Bar und Klubkommission begrüsst Entwicklung

Erlaubt ist das für grössere Gastrobetriebe im Kanton Bern erst seit 2022. Damals änderte die Kantonsregierung einen Punkt in der Bauverordnung, der Betrieben mit mehr als 50 Sitzplätzen zwingend vorgab, dass nach Geschlechtern getrennte Toiletten vorhanden sein müssen.

Seit November 2022 dürfen in der Stadt Bern WCs geschlechtsneutral beschriftet werden. Seither haben etliche Bars und Clubs ihre Beschriftungen angepasst. Die Geschäftsführerin der Bar und Club Kommission Bern (BuCK), Corina Liebi, begrüsst diese Entwicklung. Allerdings betont sie, dass die Kommission diesbezüglich keine Vorgaben macht: «Es ist ein Entscheid von jedem einzelnen Betrieb, wie er seine Toiletten anschreibt.» Wie viele Clubs und Bars konkret auf genderneutrale Beschriftungen setzten, werde nicht erhoben.

Stadtverwaltung mit Empfehlungen

Die Art und Weise der WC-Beschriftung ist nicht nur in der Gastronomie ein Thema, sondern ebenfalls in der Stadtverwaltung. Im vergangenen Jahr haben die Behörden ein Merkblatt herausgegeben, wo es unter anderem um die Einführung geschlechtergemischte WCs geht. Etliche Punkte davon seien bereits an verschiedenen Schulen oder in Schwimmhallen umgesetzt. Beim Merkblatt gehe es um Empfehlungen, wie Marianne Kauer betont. Sie ist stellvertretende Leiterin der Fachstelle für die Gleichstellung von Frau und Mann in der Stadt Bern.

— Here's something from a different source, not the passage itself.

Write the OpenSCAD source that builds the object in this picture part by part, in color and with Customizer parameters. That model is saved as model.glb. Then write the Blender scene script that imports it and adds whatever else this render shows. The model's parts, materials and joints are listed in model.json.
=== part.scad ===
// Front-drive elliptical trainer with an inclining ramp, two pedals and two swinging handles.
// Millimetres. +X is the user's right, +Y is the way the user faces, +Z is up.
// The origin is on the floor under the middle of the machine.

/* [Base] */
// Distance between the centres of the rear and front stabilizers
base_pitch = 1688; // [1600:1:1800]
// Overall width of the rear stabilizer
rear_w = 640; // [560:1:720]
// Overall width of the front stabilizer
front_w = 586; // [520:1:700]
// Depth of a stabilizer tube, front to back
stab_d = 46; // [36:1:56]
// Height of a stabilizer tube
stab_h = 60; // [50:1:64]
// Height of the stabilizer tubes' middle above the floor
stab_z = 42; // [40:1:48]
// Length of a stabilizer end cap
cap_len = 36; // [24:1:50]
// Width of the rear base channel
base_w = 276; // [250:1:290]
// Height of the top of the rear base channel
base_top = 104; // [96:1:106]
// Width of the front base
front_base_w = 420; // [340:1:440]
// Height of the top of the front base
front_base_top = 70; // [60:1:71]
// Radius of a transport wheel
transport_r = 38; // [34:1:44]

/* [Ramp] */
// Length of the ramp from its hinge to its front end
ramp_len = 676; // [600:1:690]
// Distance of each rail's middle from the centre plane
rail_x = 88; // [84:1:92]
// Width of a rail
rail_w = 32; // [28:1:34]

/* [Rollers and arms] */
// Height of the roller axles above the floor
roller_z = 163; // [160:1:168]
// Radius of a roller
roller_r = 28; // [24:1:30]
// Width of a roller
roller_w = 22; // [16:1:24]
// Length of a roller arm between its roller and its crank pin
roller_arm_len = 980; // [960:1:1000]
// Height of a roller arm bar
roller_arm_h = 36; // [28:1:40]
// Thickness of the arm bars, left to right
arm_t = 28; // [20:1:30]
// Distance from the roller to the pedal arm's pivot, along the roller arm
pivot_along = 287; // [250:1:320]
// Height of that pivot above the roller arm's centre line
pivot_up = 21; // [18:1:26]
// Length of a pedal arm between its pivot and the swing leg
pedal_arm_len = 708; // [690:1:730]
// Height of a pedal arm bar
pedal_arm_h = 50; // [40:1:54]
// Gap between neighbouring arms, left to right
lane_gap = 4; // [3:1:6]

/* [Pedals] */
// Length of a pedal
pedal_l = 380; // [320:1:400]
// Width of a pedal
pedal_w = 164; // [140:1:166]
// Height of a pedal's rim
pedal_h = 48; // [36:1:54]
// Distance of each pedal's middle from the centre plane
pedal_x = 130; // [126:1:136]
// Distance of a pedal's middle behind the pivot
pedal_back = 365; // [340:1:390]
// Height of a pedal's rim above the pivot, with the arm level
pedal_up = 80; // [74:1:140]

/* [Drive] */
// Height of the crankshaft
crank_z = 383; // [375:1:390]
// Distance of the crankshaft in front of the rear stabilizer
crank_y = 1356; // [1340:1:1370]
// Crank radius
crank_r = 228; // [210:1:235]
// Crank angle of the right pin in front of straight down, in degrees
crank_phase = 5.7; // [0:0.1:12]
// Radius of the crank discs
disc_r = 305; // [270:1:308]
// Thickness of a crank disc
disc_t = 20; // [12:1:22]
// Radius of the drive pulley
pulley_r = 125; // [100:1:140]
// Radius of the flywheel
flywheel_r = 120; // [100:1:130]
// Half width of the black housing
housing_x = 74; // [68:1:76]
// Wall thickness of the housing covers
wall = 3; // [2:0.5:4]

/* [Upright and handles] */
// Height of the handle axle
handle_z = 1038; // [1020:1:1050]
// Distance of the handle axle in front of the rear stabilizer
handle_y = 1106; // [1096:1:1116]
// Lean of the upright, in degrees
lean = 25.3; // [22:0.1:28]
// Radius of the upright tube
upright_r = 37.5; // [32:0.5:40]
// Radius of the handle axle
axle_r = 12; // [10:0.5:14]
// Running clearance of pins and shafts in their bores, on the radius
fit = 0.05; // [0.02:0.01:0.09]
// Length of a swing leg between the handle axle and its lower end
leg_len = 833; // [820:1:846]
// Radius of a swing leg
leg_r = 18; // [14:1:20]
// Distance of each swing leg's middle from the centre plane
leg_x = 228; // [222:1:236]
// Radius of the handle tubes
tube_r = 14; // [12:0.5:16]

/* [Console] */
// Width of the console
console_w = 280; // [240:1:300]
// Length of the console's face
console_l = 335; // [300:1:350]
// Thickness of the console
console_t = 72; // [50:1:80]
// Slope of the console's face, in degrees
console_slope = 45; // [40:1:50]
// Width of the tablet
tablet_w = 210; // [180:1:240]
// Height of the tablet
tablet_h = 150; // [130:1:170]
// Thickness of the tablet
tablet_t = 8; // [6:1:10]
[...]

«Wir wollen davon wegkommen, bereits an der Tür zu sagen, dass ein WC für Männer oder für Frauen ist, und uns mehr an den Bedürfnissen orientieren», sagt Kauer. Es gebe mehr Kriterien als nur, ob man eine Frau oder ein Mann sei, etwa ob man eine geschlossene Kabine für mehr Privatsphäre braucht, eine grössere Kabine, um Kinder mitzunehmen, oder ob man mobilitätseingeschränkt sei.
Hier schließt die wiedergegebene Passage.